A Topography of Contemporary Fear

Oct '21

After Evil

Rohit Goel discusses the significance of Robert Meister's magisterial After Evil: A Politics of Human Rights (Columbia, 2010) for a post-Cold War aesthetics, politics, ethics, and realism, especially in the time of pandemic. Moving between art history, architecture, psychoanalysis, jurisprudence, philosophy, and theology, Rohit reads Meister's global analysis of our contemporary - a time and space stuck between a past deemed evil and a just future that is yet to come.

What does it mean to exist in a 'time that remains' between past and future, a present place/time in which evil is declared over just justice has yet to arrive? What effect does this 'transitional' topography of the contemporary have on creativity, thought, and action?

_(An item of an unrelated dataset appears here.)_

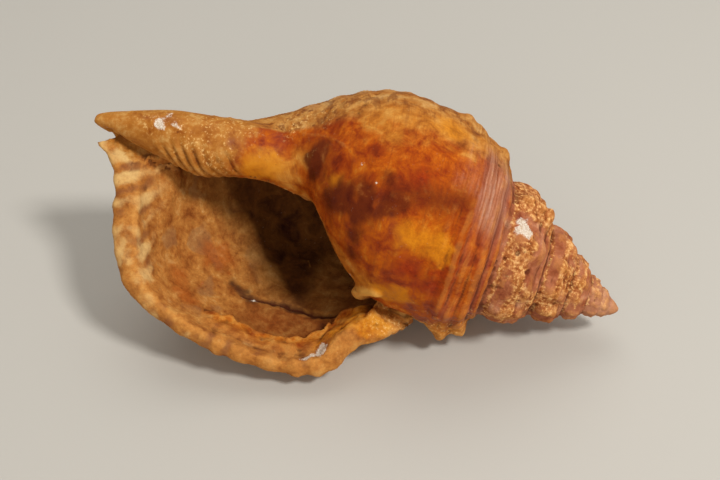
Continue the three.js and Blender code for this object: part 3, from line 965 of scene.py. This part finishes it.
def body_colour(n):
    """The mottled back, the glazed amber belly with its glow and dark marks, and the columella."""
    back = n.tones("middle", (0.25, 110, 58, 20), (0.42, 164, 100, 40), (0.58, 190, 132, 66),
                   (0.8, 210, 166, 108))
    ridges = n.tones("middle", (0.35, 182, 120, 60), (0.65, 220, 178, 122))
    brown = n.tones("fine", (0.3, 92, 42, 14), (0.7, 138, 76, 32))
    amber = n.tones("middle", (0.25, 96, 28, 2), (0.42, 140, 54, 2), (0.58, 174, 82, 6), (0.8, 202, 120, 26))
    gold = n.tones("middle", (0.3, 146, 78, 22), (0.5, 184, 112, 38), (0.75, 208, 148, 70))
    pink = n.tones("streaks", (0.3, 138, 78, 52), (0.5, 166, 108, 80), (0.7, 190, 146, 122))
    ember = n.tones("fine", (0.3, 112, 30, 2), (0.7, 158, 54, 4))
    dark = n.tones("middle", (0.3, 58, 16, 2), (0.6, 92, 32, 4), (0.8, 128, 54, 6))
    tan = n.tones("busy", (0.32, 136, 72, 18), (0.5, 170, 108, 42), (0.68, 202, 156, 90))
    back = n.mix(n.times(n.mask("cord"), 0.75), back, ridges)
    dashes = n.ramp(n.drawn_out(0.1, 1.6, 2.2, 4.0), 0.5, 0.6)
    back = n.mix(n.times(dashes, 0.65), back, brown)
    colour = n.layers(
        back,
        ("ventral", "broad", 0.35, 0.75, 0.5, amber),
        # Golden patches: partly real colour, partly painted light on the body's top and on the knobs in shade
        # near the floor.
        ("gold", "middle", 0.0, 1.3, 0.9, gold),
        ("pink", "broad", 0.2, 1.1, 0.9, pink, 0.85),
        ("mauve", "middle", 0.2, 1.2, 0.9, (136, 82, 70), 0.55),
    )
    lines = n.times(n.ramp(n.noises["streaks"], 0.5, 0.34), n.math("SUBTRACT", 1, n.mask("mouth")))
    colour = n.mix(n.times(lines, 0.24), colour, (112, 50, 24))
    return n.layers(
        colour,
        ("ember", "middle", 0.1, 1.2, 0.9, ember),
        ("glow", "middle", 0.2, 1.6, 1.3, (208, 128, 22)),
        ("dark", "middle", 0.05, 1.25, 0.8, dark, 0.95),
        ("columella", "middle", 0.3, 0.8, 0.5, tan, 0.92),
    )


def spire_colour(n, colour):
    """The spire: sandy crust over smoother brown, with dark seams and a paler tip."""
    sandy = n.tones("fine", (0.3, 92, 42, 16), (0.45, 156, 88, 44), (0.58, 202, 138, 82),
                    (0.75, 230, 186, 130))
    smooth = n.tones("middle", (0.25, 112, 50, 32), (0.42, 146, 80, 50), (0.58, 168, 102, 70),
                     (0.8, 202, 148, 114))
    crust = n.layers(
        smooth,
        ("grainy", "fine", 0.1, 0.9, 0.8, sandy),
        ("seam", "fine", 0.3, 1.1, 1.0, (96, 48, 32), 0.5),
        ("tip", "middle", 0.1, 1.5, 1.0, (208, 162, 128), 0.5),
    )
    return n.layers(colour, ("crust", "middle", 0.3, 0.7, 0.6, crust))


def mouth_colour(n, colour):
    """The lip's face with a painted half-shade, the hollow behind it, dark partly from its stain and partly
    from painted shadow, and the shelf, ledge and tooth inside the lip.
    """
    lip = n.tones("busy", (0.3, 104, 50, 16), (0.43, 148, 86, 36), (0.55, 178, 116, 54), (0.72, 206, 156, 92))
    # Colour of the painted half-shade beside the painted shadow.
    painted_half_shade = n.tones("middle", (0.3, 88, 48, 18), (0.5, 126, 80, 36), (0.7, 150, 104, 54))
    # The hollow's dark colour: partly its real stain, partly painted shadow.
    shadow_and_stain = n.tones("middle", (0.3, 48, 20, 6), (0.6, 98, 58, 22))
    shelf = n.tones("middle", (0.3, 78, 36, 12), (0.5, 122, 62, 22), (0.7, 158, 102, 48))
    ledge = n.tones("middle", (0.35, 146, 62, 6), (0.5, 188, 106, 28), (0.65, 212, 148, 66))
    lip = n.layers(
        lip,
        ("smudge", "fine", 0.3, 0.9, 0.7, (138, 96, 62), 0.5),
        ("blush", "busy", 0.3, 1.2, 1.3, (160, 72, 16), 0.6),
        # painted half-shade
        ("painted_half_shade", "broad", 0.1, 1.1, 0.8, painted_half_shade, 0.8),
    )
    # Inside the mouth, the lip colours with the painted shadow laid over them.
    colour = n.mix(n.mask("mouth"), colour, n.layers(lip, ("shadow_and_stain", "middle", 0.2, 0.8, 0.3, shadow_and_stain)))
    return n.layers(
        colour,
        ("shelf", "middle", 0.2, 1.0, 0.5, shelf, 0.8),
        ("ledge", "fine", 0.2, 0.9, 0.4, ledge, 0.85),
        ("bruise", "fine", 0.1, 1.1, 0.9, (56, 30, 22), 0.8),
        ("tooth", "fine", 0.2, 0.8, 0.5, (216, 158, 74), 0.85),
    )


def edge_colour(n, colour):
    """The rim with its cream and stains, the orange flames, the lip's foot, and a painted bounce light on the
    body's shaded underside near the floor.
    """
    rim = n.tones("busy", (0.32, 124, 66, 28), (0.5, 174, 110, 50), (0.68, 198, 140, 72))
    honey = n.tones("busy", (0.35, 166, 82, 10), (0.5, 202, 124, 26), (0.65, 220, 158, 62))
    # Golden colour of the painted bounce light on the underside near the floor.
    foot = n.tones("busy", (0.35, 134, 72, 26), (0.5, 186, 116, 46), (0.65, 214, 152, 78))
    return n.layers(
        colour,
        ("rim", "middle", 0.3, 1.1, 0.5, rim),
        ("cream", "middle", 0.1, 1.3, 1.3, (218, 180, 116), 0.8),
        ("stains", "fine", 0.1, 1.1, 0.9, (128, 76, 46), 0.75),
        ("flame", "middle", 0.2, 0.9, 1.2, (174, 76, 4), 0.95),
        ("honey", "middle", 0.1, 1.1, 0.9, honey, 0.85),
        ("foot", "middle", 0.1, 1.1, 0.7, foot, 0.7),
    )


def wear_colour(n, colour):
    """Darker in the hollows, paler on the ridges, grime, specks, bare chips with painted glints among them,
    and a faint mottle.
    """
    fine = n.noises["fine"]
    # Darker in the hollows and paler on the ridges, by the surface's own curvature, less so on the columella.
    hollows = n.ramp(n.math("MULTIPLY_ADD", fine, 0.12, n.mask("cavity")), 0.13, 0.5)
    hollow_share = n.math("MULTIPLY_ADD", n.mask("columella"), -0.35, 0.7)
    colour = n.mix(n.times(hollows, hollow_share), colour, (72, 30, 12))
    colour = n.mix(n.times(n.ramp(n.mask("cavity"), -0.08, -0.3), 0.22), colour, (210, 144, 70))
    colour = n.mix(n.times(n.ramp(fine, 0.36, 0.24), 0.55), colour, (84, 42, 22))
    specks = n.times(n.ramp(n.noise(1.1, 3, 0.6), 0.56, 0.66), n.times(n.mask("grainy"), 0.7))
    colour = n.mix(specks, colour, (228, 180, 112))
    # White of the bare chips and of the painted glints.
    bare = n.tones("dust", (0.35, 186, 160, 132), (0.6, 226, 214, 196))
    colour = n.layers(colour, ("chips_and_glints", "crumbs", 0.35, 0.85, 1.5, bare, 0.9))
    mottle = n.ramp(n.noise(1.0, 4, 0.7), 0.3, 0.7, 0.2, 0.8)
    return n.mix(n.math("MULTIPLY_ADD", n.mask("glaze"), -0.14, 0.18), colour, mottle, "OVERLAY")


def shell_material():
    material = bpy.data.materials.new("worn_shell")
    n = Nodes(material)
    colour = body_colour(n)
    for part in (spire_colour, mouth_colour, edge_colour, wear_colour):
        colour = part(n, colour)

    fine, dust = n.noises["fine"], n.noises["dust"]
    gloss = n.times(n.mask("glaze"), n.ramp(n.noises["middle"], 0.7, 0.35))
    rough = n.math("MULTIPLY_ADD", fine, 0.14, n.ramp(gloss, 0, 1, 0.8, 0.36))
    dusty = n.math("MULTIPLY_ADD", n.mask("glaze"), -0.35, 0.4)
    grain = n.math("MULTIPLY_ADD", fine, 0.6, n.times(dust, dusty))
    cells = n.add("TexVoronoi", "Distance", Vector=n.places, Scale=1 / (1.3 / 1000))
    grain = n.math("MULTIPLY_ADD", cells, n.times(n.mask("crust"), 0.6), grain)
    rise = n.add("Bump", "Normal", Strength=0.5, Distance=0.0006, Height=grain)
    for name, value in {"Base Color": colour, "Roughness": rough, "Specular IOR Level": 0.16,
                        "Normal": rise}.items():
        n.give(n.surface, name, value)
    return material


# ---- camera, floor and light ----
CAMERA = {"place": (17.2, -420, -108), "lens": 52.5, "film": 36}      # place in the shell's millimetres
SLOPE_SINE, SLOPE_COSINE = 0.4147, 0.91       # how the shell's axis slopes across the view
FLOOR_HALF = 3
FLOOR_COLOUR = (0.5, 0.47, 0.415, 1)
SKY = {"colour": (1, 0.98, 0.95, 1), "strength": 0.36}
LAMPS = [                        # name, place, size, power and colour
    ("key", (1.0, -0.45, 1.35), 0.3, 22, (1, 1, 1)),
    ("sky", (-0.3, 0.7, 1.5), 1.4, 8, (1, 1, 1)),
    ("front", (0.3, -1.5, 0.7), 1.2, 5, (1, 0.95, 0.88)),
]


def add_camera():
    camera = bpy.data.cameras.new("camera")
    camera.lens = CAMERA["lens"]
    camera.sensor_width = CAMERA["film"]
    made = placed("camera", camera)
    view = np.array([[-SLOPE_SINE, 0, SLOPE_COSINE], [-SLOPE_COSINE, 0, -SLOPE_SINE], [0, -1, 0]])
    axes = TURN @ view.T * 1000
    place = Vector(to_frame(np.array(CAMERA["place"])))
    made.matrix_world = Matrix.LocRotScale(place, Matrix(axes.tolist()), None)
    bpy.context.scene.camera = made


def add_floor():
    half = FLOOR_HALF
    corners = [(-half, -half, 0), (half, -half, 0), (half, half, 0), (-half, half, 0)]
    mesh = bpy.data.meshes.new("floor")
    mesh.from_pydata(corners, [], [(0, 1, 2, 3)])
    floor = placed("floor", mesh)
    material = bpy.data.materials.new("pale_cloth")
    material.use_nodes = True
    surface = material.node_tree.nodes["Principled BSDF"]
    surface.inputs["Base Color"].default_value = FLOOR_COLOUR
    surface.inputs["Roughness"].default_value = 0.9
    mesh.materials.append(material)


def add_light(name, place, size, power, colour):
    lamp = bpy.data.lights.new(name, "AREA")
    lamp.shape = "DISK"
    lamp.size = size
    lamp.energy = power
    lamp.color = colour
    made = placed(name, lamp)
    made.location = place
    made.rotation_mode = "QUATERNION"
    made.rotation_quaternion = (-Vector(place)).to_track_quat("-Z", "Y")


def add_world():
    world = bpy.data.worlds.new("studio")
    world.use_nodes = True
    background = world.node_tree.nodes["Background"]
    background.inputs["Color"].default_value = SKY["colour"]
    background.inputs["Strength"].default_value = SKY["strength"]
    bpy.context.scene.world = world


shell = build_shell()
shell.data.materials.append(shell_material())
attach(shell, "root")
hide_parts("shell")

bpy.context.scene.view_settings.view_transform = "Standard"
add_camera()
add_floor()
add_world()
for lamp in LAMPS:
    add_light(*lamp)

With the Lebanese artist and writer Walid Sadek, in 2011, Rohit sustained a year-long reading group on Meister's singular book in Beirut's south suburbs, with artists, architects, writers, critics, political philosophers, theologians, advocates, and activists. He subsequently taught courses on the book After Evil alone, at times with Robert Meister, thrice at the University of Chicago, once at Sciences Po Paris, and once at Jnanapravaha Mumbai. For the first time in years, Rohit will be teaching Meister's book in BICAR's course, After Evil.